There are situations on which speed is not always the best solution (knowing of course that frecuency is not the same as speed of course).

Another example, theres a kit of DDR4 memory that many reviewers use from a well known brand which runs at DDR4 3200 CL14, and beat every other memory kit of higher "faster" frecuency, like 3600, 3800 or even higher. Because working frecuenty is not the only variable in the performance equation.
 
Nowhere near as much as increasing L3 cache size based on HWUB's new cache size scaling video where they disabled cores on an i7-10700K and i9-10900K to simulate an i5-10600K with 16MB and 20MB of L3 cache and found that in some games, the hypothetical extra-cache i5 gains 10% extra performance per 4MB of extra L3 cache.
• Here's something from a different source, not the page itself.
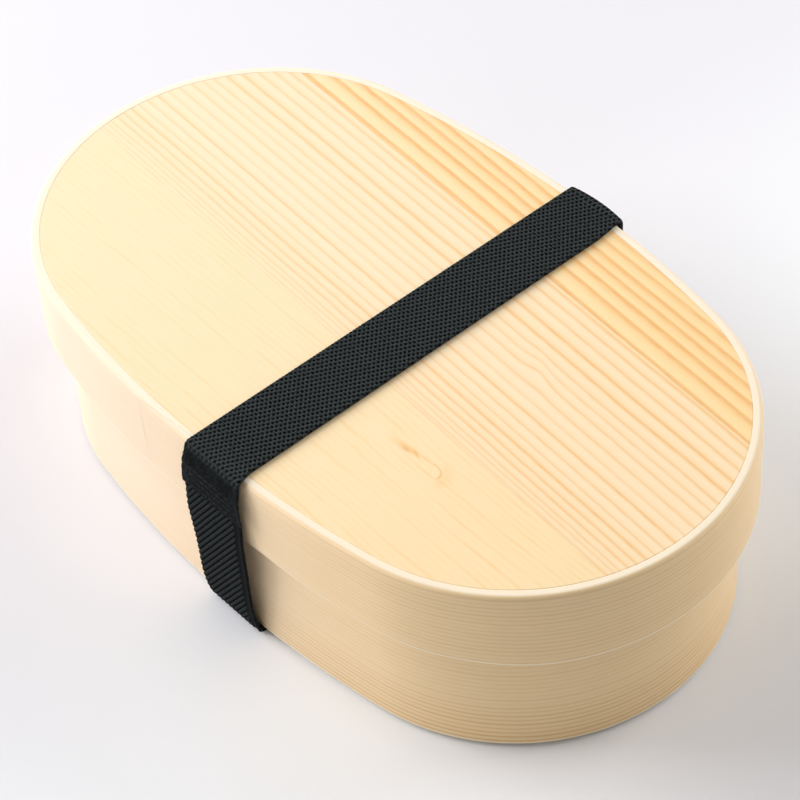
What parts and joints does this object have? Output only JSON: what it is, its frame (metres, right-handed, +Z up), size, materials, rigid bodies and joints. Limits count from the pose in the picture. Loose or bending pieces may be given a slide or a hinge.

So Intel's CPUs would benefit far more from having 24+MB of L3 cache as baseline than any clock frequency increases. Only problem with that is that large caches consume large amounts of die area and isn't feasible until Intel gets its new 5-7nm class processes fully sorted out.
What if processors are made bigger instead?
 
What if processors are made bigger instead?
If you make bigger chips, you can fit fewer chips per wafer and you also stand a higher chance of fatal defect ruining the entire CPU. This translates into much higher effective manufacturing cost per chip since you get much fewer working chips per processed wafer.

Improving overall yields by going with chiplets/tiles for future architectures is the main motivation behind the various upcoming 2.5/3D die-stacking techniques, another being the ability to mix-and-match different fab processes for different parts of a design.